In [the ark] only a few people, eight in all, were saved through water, and this water symbolizes baptism that now saves you also—not the removal of dirt from the body but the pledge of a clear conscience toward God. It saves you by the resurrection of Jesus Christ. (1 Pet 3:20-21)

It is often thought that baptism is the New Testament counterpart of Old Testament circumcision. But nowhere does the New Testament draw this parallel. But Peter does explicitly draw a parallel between baptism and Noah’s flood. Noah was saved by being passed through the waters of the Flood. Similarly, Christians are saved by being passed through the waters of baptism. It is not that baptism itself saves, but what baptism represents.

This is not the only connection between baptism and the Old Testament. The Flood was a baptism which washed the earth clean, preparing it for service as a new creation with a new humanity. When Israel was constituted as God’s people, his new humanity, Moses was commanded to make for the tabernacle a bronze basin to stand in the courtyard. As part of their ordination into the priesthood Moses was to bathe Aaron and his sons with water then clothe them in their priestly garments. This washing and clothing was an essential part of their consecration to priestly service. Subsequently, each time they entered the tent or approached the altar they were to wash their hands and feet in the basin. On the Day of Atonement the high priest was to bathe his body in water before putting on his sacred garments. After the day’s service he was to put off his vestments and bathe again. Anyone who was unclean was to wash his clothes and bathe his body in water. This bathing in water marked the transition between levels of sanctity and purity: between unclean and clean, between profane and sacred, between sacred and more sacred.

When the temple was built as a permanent replacement for the portable tabernacle, the bronze basin was replaced by a much larger basin, larger because it no longer needed to be portable. It was 5 cubits (7½ ft) deep and 10 cubits (15 ft) across with a capacity of 12000 gallons. The purpose of this basin, called the Sea, was the same: for the priests to bathe prior to their priestly service (2 Chr 4:6).

This is surely the background for New Testament baptism. John the Baptist summoned Israel to a baptism of repentance, a washing that prepared them for God’s kingdom. Jesus’ ministry began with his baptism. He had no uncleanness that needed to be washed away, but he did need to be ordained into priestly, kingly and prophetic ministry. As he came up out of the waters God’s Spirit came upon him, just as the Spirit-wind hovered over the waters at the earth’s first baptism (Gen 1:2) and its second baptism (Gen 8:1).

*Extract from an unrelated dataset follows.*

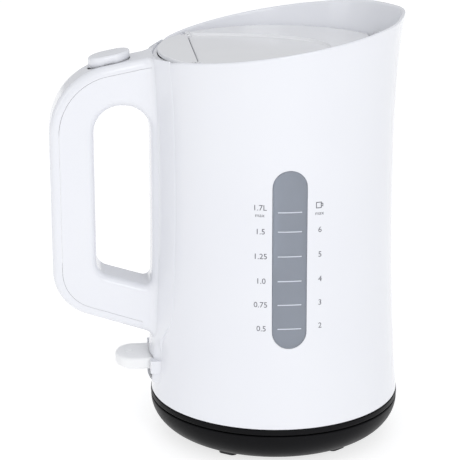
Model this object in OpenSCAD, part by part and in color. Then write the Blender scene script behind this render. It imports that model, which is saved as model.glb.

What happens in our baptism? We are baptized into Christ, baptized into his death, symbolized by the waters that bring destruction. But then we pass through the waters and rise with Christ into new life (Rom 6:3-4; Col 2:12). When we’re baptized into Christ we put on Christ as if putting on a new garment (Gal 3:27). The waters of baptism are both destructive and renewing. Our sinful nature is destroyed but we are washed clean and ordained into service as priests. God’s Spirit comes upon us to begin the work of new creation. The waters of baptism are just water, but what they symbolize is powerful indeed. Our sins are wiped away, our old self is destroyed, and we pass through the waters into new life, ordained as priests to God and renewed by God’s Spirit.

Peter draws a further connection with the Flood, warning of scoffers in the last days:

They will say, “Where is this ‘coming’ he promised? Ever since our ancestors died, everything goes on as it has since the beginning of creation.” But they deliberately forget that long ago by God’s word the heavens came into being and the earth was formed out of water and by water. By these waters also the world of that time was deluged and destroyed. By the same word the present heavens and earth are reserved for fire, being kept for the day of judgment and destruction of the ungodly. (2 Pet 3:4-7)

In Noah’s day the earth was baptized by the Flood that wiped away evil. At the end of this age the world will again be baptized, and here Peter switches the metaphor from water to fire which is equally destructive and purifying. But the purpose is the same: to wipe away evil and cleanse the earth to be a renewed earth, fit for God’s service. But just as God waited for all those entering the ark to enter the ark before sending the Flood, so God is waiting for all to come into Christ before he sends final judgment. He bids all come and enter into Christ, being baptized into him now before he finally shuts the door, to experience destruction and renewal now before it is only destruction that is experienced. The door is still open and God bids people, “Come!” This is why missionaries can go out to the ends of the earth with the gospel, God’s invitation to come and enter into the ark that is Christ, to be baptized into him in death and in resurrection, being ordained into ministry in God’s new creation as a renewed humanity. Come!

May the grace of the Lord Jesus Christ, into whom we are baptized, sharing in his death and resurrection, the love of God who holds the door open, and the fellowship of the Holy Spirit who makes us a new creation, be with us all now and evermore. Amen.